Important external references

For broader context on cloud architecture, compute governance, and high-performance GPU workflows, review these authoritative resources:

• National Institute of Standards and Technology (NIST) for cloud computing and cybersecurity guidance.
• U.S. Department of Energy for scientific and high-performance computing context relevant to GPU-intensive workloads.
• Princeton University Research Computing for educational guidance on GPU computing practices and efficient resource usage.

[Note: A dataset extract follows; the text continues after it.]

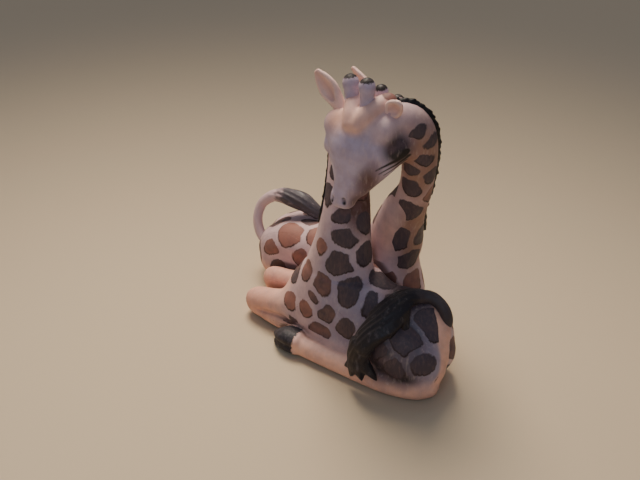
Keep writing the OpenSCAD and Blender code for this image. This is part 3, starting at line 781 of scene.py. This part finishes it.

Final advice for decision-makers

The best AWS pricing calculator GPU estimate is not the one with the most decimal places. It is the one that reflects how your team actually works. If your developers frequently leave instances running, if your data scientists iterate heavily, or if your deployment shifts between bursty and steady demand, those operational habits matter more than a small variation in the posted hourly rate. Start with a realistic monthly usage pattern, compare at least two instance families, and test whether spot or reserved purchasing can fit your workload profile.

For leadership teams, the most valuable budgeting view is usually not monthly cloud spend alone. It is spend relative to output: cost per model trained, cost per experiment completed, cost per rendered minute, or cost per inference batch. That framing helps connect infrastructure to business results. With GPU workloads, speed, resiliency, and utilization often matter as much as raw hourly price. Use this calculator to establish a strong first estimate, then validate it with a pilot deployment and real monitoring data.